Despite becoming the targets of retaliation under Azerbaijan’s authoritarian Aliyev regime, Abzas Media and Meydan TV stand as rare beacons of independent journalism in Azerbaijan’s increasingly repressive media environment. Forced into exile after a wave of arrests beginning in November 2023 targeted both outlets’ journalists, Abzas Media and Meydan TV have continued their fearless reporting on corruption and human rights abuses in Azerbaijan in exile, while many of their imprisoned journalists continue to author stories behind bars.
The resilience, bravery, and commitment to press freedom demonstrated by all of Abzas Media and Meydan TV’s unjustly imprisoned journalists is an inspiring example of media resistance to rising authoritarianism.
“Receiving this award is deeply meaningful for Abzas Media. Because of its investigations exposing corruption by state officials, Abzas Media became the first target of the wave of repression that began in November 2023,” said Gunel Safarova, acting director & editor-in-chief of Abzas Media.“Despite this level of repression, Abzas Media continues its investigations. For us, this recognition is not only an acknowledgement of our professional work. It is also an important sign of support showing that our colleagues, who have been unjustly sentenced to years behind prison walls, are not forgotten, that their courage is seen, and that the fight for truth continues beyond prison walls.”

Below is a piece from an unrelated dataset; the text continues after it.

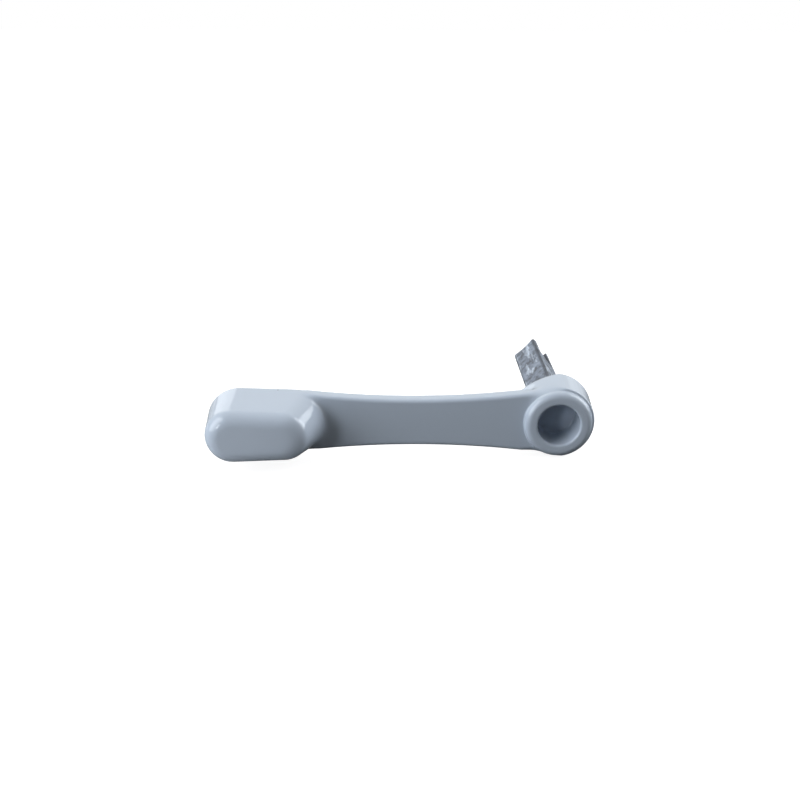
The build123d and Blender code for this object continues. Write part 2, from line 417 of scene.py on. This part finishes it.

“For us at Meydan TV, this award is not merely a recognition of our professional work, but also a significant source of moral support during a very difficult and sensitive period,” said Orkhan Mammad, editor-in-chief of Meydan TV. “Especially for our imprisoned colleagues, this award is a source of hope, joy, and resilience…Despite the difficulties, pressure, and restrictions we face, this award is a testament that our work does not go unnoticed, and that the international community stands with us in our struggle to preserve access to accurate information in Azerbaijan.”